According to an aerosol generating device according to embodiments, a temperature of the aerosol generating article may be accurately measured, so that optimal smoking performance may be realized.

Also, according to the aerosol generating device according to embodiments, abnormal operation of the aerosol generating device may be quickly detected through temperature monitoring of the microwave output portion, and a quick response thereto may be made possible.

Certain embodiments or other embodiments of the present disclosure described above are not exclusive or distinct from each other. The certain embodiments or other embodiments of the present disclosure described above may be combined with each other or used in combination with each other in their respective components or functions.

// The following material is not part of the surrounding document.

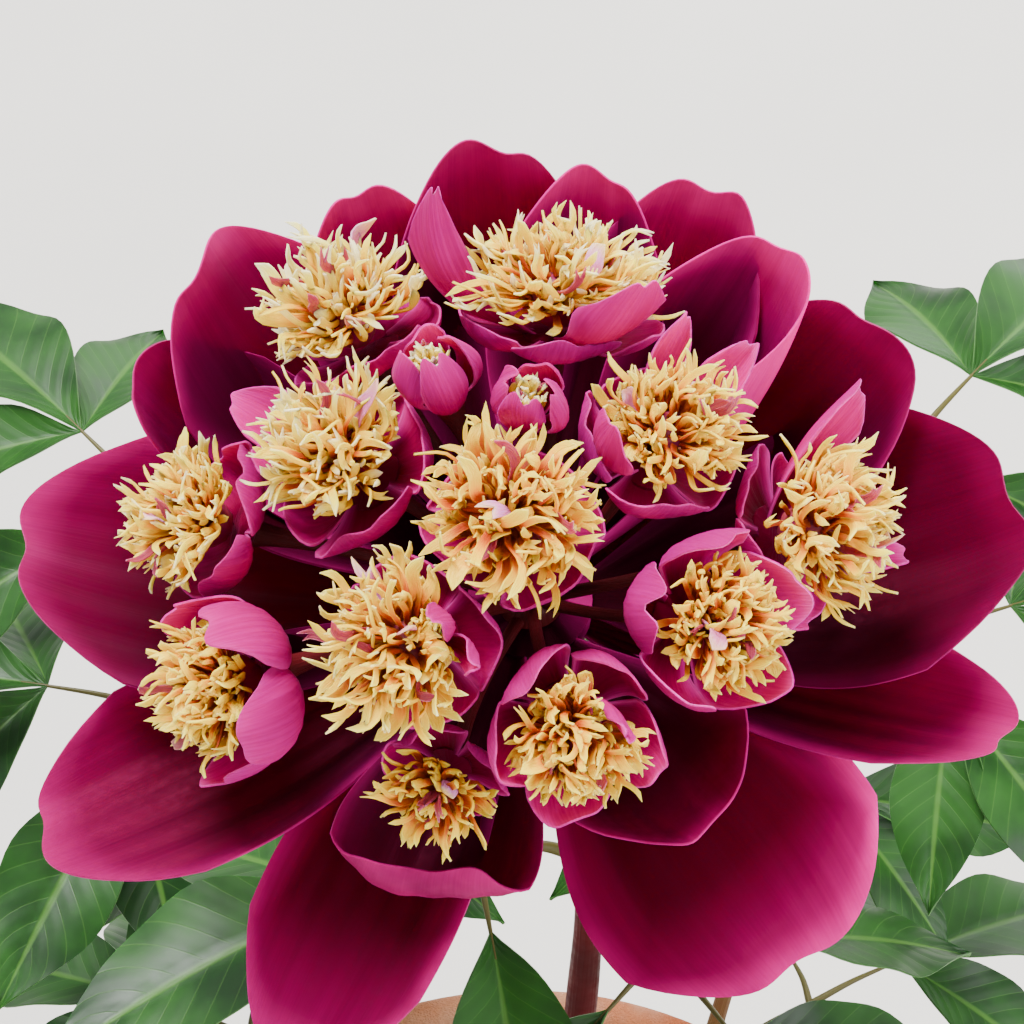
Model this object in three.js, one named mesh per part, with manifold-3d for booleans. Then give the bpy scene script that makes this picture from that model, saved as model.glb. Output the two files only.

For example, it means that an A component described in a specific embodiment and/or the drawings and a B component described in another embodiment and/or the drawings may be combined with each other. In other words, even when it is not explained directly about combination between components, it is possible to combine unless it is explained that combination is impossible.

The above detailed description should not be interpreted restrictedly but should be considered illustrative in all aspects. The scope of the present disclosure should be determined by a rational interpretation of the attached claims, and all changes within the equivalent scope of the present disclosure are included in the scope of the present disclosure.

According to an aerosol generating device according to embodiments, a temperature of the aerosol generating article may be accurately measured, so that optimal smoking performance may be realized.

Also, according to the aerosol generating device according to embodiments, abnormal operation of the aerosol generating device may be quickly detected through temperature monitoring of the microwave output portion, and a quick response thereto may be made possible.

Effects of the present disclosure are not limited to the above effects, and effects that are not mentioned could be clearly understood by one of ordinary skill in the art from the present specification and the attached drawings.